Um zu schauen, wie die Positionen variieren, entwarfen die Forscher einen Fragebogen für eine selbst-nominierte Gruppe bestehend aus 1376 Probanden, zu denen Vertreter der theoretischen Psychologie, Klinikärzte (praktizierende Psychologen), Studenten und Vertreter der breiten Öffentlichkeit zählten. Im Kontext der Studie definierte man „verdrängte Erinnerungen“ folgendermaßen:

Eine Erinnerung, die so schockierend ist, dass der Verstand diese Erinnerung nimmt und tief in sein Innerstes, in einer unzugänglichen Ecke des Unbewussten, einschließt. Isoliert von dem mentalen Leben ruht diese Erinnerung an diesem Ort für viele Jahre oder sogar für mehrere Dekaden, manchmal sogar für immer. Doch plötzlich, eines Tages, kann sie erweckt werden und zum Bewusstsein vordringen.

Die Forscher fanden heraus, dass sich der Skeptizismus, der sich schon in den 1990ern zeigte, in zwei Hauptgruppen aufteilen lässt: in das Lager der praktischen und der theoretischen Psychologie.

Als man die Probanden fragte, ob sie zustimmten, „dass traumatische Erinnerungen oft verdrängt würden“, stimmten nicht einmal 30 Prozent der theoretisch-orientierten Psychologen dieser Aussage zu. Im Vergleich: Die restlichen 60 Prozent der Teilnehmer, unter denen sich auch viele Klinikärzte befanden, bejahrten dieses Statement. Als man die Behauptung in den Raum warf, „dass man verdrängte Erinnerungen durch eine entsprechende Therapie aus dem Unbewussten heraufholen kann“, ereignete sich eine ähnliche Verteilung des Votums; 75 Prozent der Theoretiker stimmten der Aussage nicht zu und 43 Prozent aller Anderen pflichtete bei.
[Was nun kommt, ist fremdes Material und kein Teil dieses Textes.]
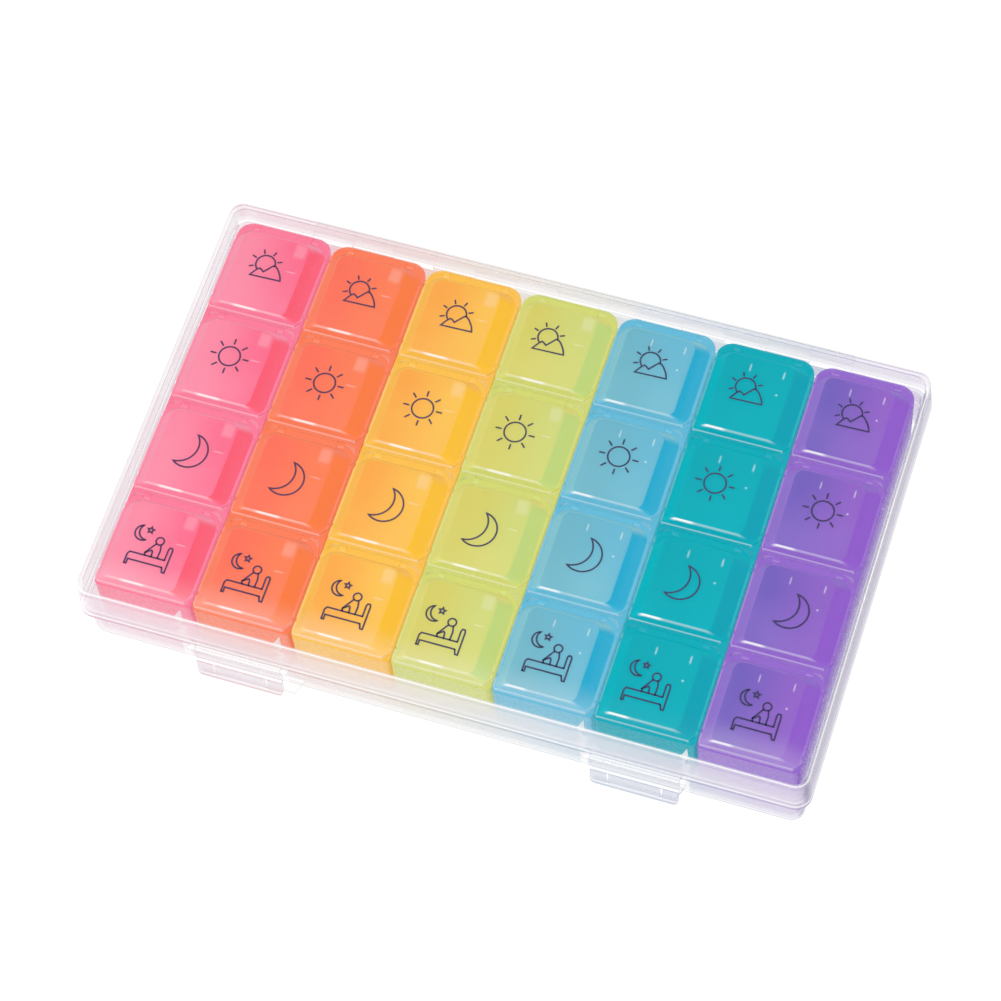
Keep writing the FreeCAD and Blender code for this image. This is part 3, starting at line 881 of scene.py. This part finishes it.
def floor_material():
    """White paper. Part of what is seen of it is its own glow, so that it comes out white."""
    skin = Surface("white_ground")
    seen = seen_directly(skin)
    glow = skin.add("ShaderNodeEmission")
    glow.inputs["Color"].default_value = WHITE
    skin.put(glow.inputs["Strength"], skin.times(seen, FLOOR_GLOW_SEEN))
    paper = skin.add("ShaderNodeBsdfDiffuse")
    skin.put(paper.inputs["Color"], skin.mix(seen, FLOOR_GREY_LIT, FLOOR_GREY_SEEN))
    both = skin.add("ShaderNodeAddShader")
    skin.put(both.inputs[0], glow.outputs[0])
    skin.put(both.inputs[1], paper.outputs[0])
    skin.put(skin.out.inputs[0], both.outputs[0])
    return skin.material


def make_floor():
    mesh = bpy.data.meshes.new("ground")
    corners = [(x * FLOOR_HALF, y * FLOOR_HALF, 0) for x, y in ((-1, -1), (1, -1), (1, 1), (-1, 1))]
    mesh.from_pydata(corners, [], [range(len(corners))])
    mesh.materials.append(floor_material())
    ground = bpy.data.objects.new("ground", mesh)
    ground.location.z = -FLOOR_DROP
    bpy.context.scene.collection.objects.link(ground)


def make_world():
    """White all round, a little weaker as light than as seen."""
    world = bpy.data.worlds.new("studio")
    bpy.context.scene.world = world
    world.use_nodes = True
    nodes = Nodes(world.node_tree)
    background = nodes.add("ShaderNodeBackground")
    background.inputs["Color"].default_value = WHITE
    strength = nodes.ramp(seen_directly(nodes), 0, 1, WORLD_LIT, WORLD_SEEN)
    nodes.put(background.inputs["Strength"], strength)
    out = nodes.add("ShaderNodeOutputWorld")
    nodes.put(out.inputs[0], background.outputs[0])


def make_lamp(name, place, size, power):
    light = bpy.data.lights.new(name, "AREA")
    light.shape = "RECTANGLE"
    light.size, light.size_y = size
    light.energy = power
    lamp = bpy.data.objects.new(name, light)
    lamp.location = place
    aim = Vector(LAMP_TARGET) - Vector(place)
    lamp.rotation_euler = aim.to_track_quat("-Z", "Y").to_euler()
    bpy.context.scene.collection.objects.link(lamp)


def make_camera():
    data = bpy.data.cameras.new("photo_camera")
    data.sensor_width = CAMERA_SENSOR
    data.lens = CAMERA_LENS
    data.clip_start = CAMERA_CLIP
    camera = bpy.data.objects.new("photo_camera", data)
    camera.location = CAMERA_PLACE
    camera.rotation_euler = tuple(math.radians(angle) for angle in CAMERA_TURN)
    bpy.context.scene.collection.objects.link(camera)
    bpy.context.scene.camera = camera


make_floor()
make_world()
make_lamp("key", **KEY_LAMP)
make_lamp("side", **SIDE_LAMP)
make_camera()
bpy.context.scene.view_settings.view_transform = "Standard"
bpy.context.scene.cycles.transparent_max_bounces = SEE_THROUGH_LAYERS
Warum ist eine derartige Studie überhaupt relevant? Wenn man den Forschern Glauben schenken darf, dann aus zwei Gründen: Erstens, Überzeugungen beeinflussen Handlungen. Ein Therapeut, der an „verdrängte Erinnerungen“ glaubt, wird sich einem Patienten anders nähern, als jemand, der nicht daran glaubt. Zweitens, abgesehen von der klinischen Psychologie hat der Begriff der „verdrängten Erinnerungen“ auch Auswirkungen auf die Rechtsprechung.

Wie groß der Einfluss des menschlichen Gehirns und Verstands auf die juristische Praxis sein darf, ist eine Frage, die nicht leicht zu beantworten ist. Diese zusätzliche Bedeutungsdimension des Phänomens der „verdrängen Erinnerungen“ erschwert eine ohnehin verzwickte Debatte. Die Frage ist, sollten „verdrängte Erinnerungen“ im Gerichtsaal berücksichtigt werden oder sollten sie es nicht? Wenn man diese Frage positiv beantwortet, welchen Stellenwert sollte man diesen Erinnerungen dann beimessen? Umgekehrt kann man fragen, ob es grausam und verleumderisch wäre, sie zu ignorieren?

Solche Fragen sind nicht bloß akademisches Geplänkel. 2005 wurde der Priester Paul Shanley wegen der Vergewaltigung eines Jungen verurteilt, der behauptet hatte, dass es sich erst Jahre später an den Vorfall erinnern konnte. Shanleys Versuch seine Verurteilung im Jahre 2007 anzufechten, basierte im Wesentlichen auf dem Argument der Unzulässigkeit von „verdrängten Erinnerungen“. Das Oberste Gericht von Massachusetts jedoch bestätigte das Urteil 2010.

Es war gar nicht die Absicht der Forscher die Frage der „verdrängen Erinnerungen“ endgültig zu beantworten oder zu sagen, ob das Phänomen in solchen Fällen wie dem von Shanley überhaupt hätte zugelassen werden dürfen. Diese Fragen muss ein anderes Mal beantwortet werden. Was wir aber sagen können, ist, dass die „Erinnerungskriege“ noch lange nicht vorbei sind und dass die Implikationen dieses Phänomens weit über den Bezugshorizont der Psychologie hinausgehen.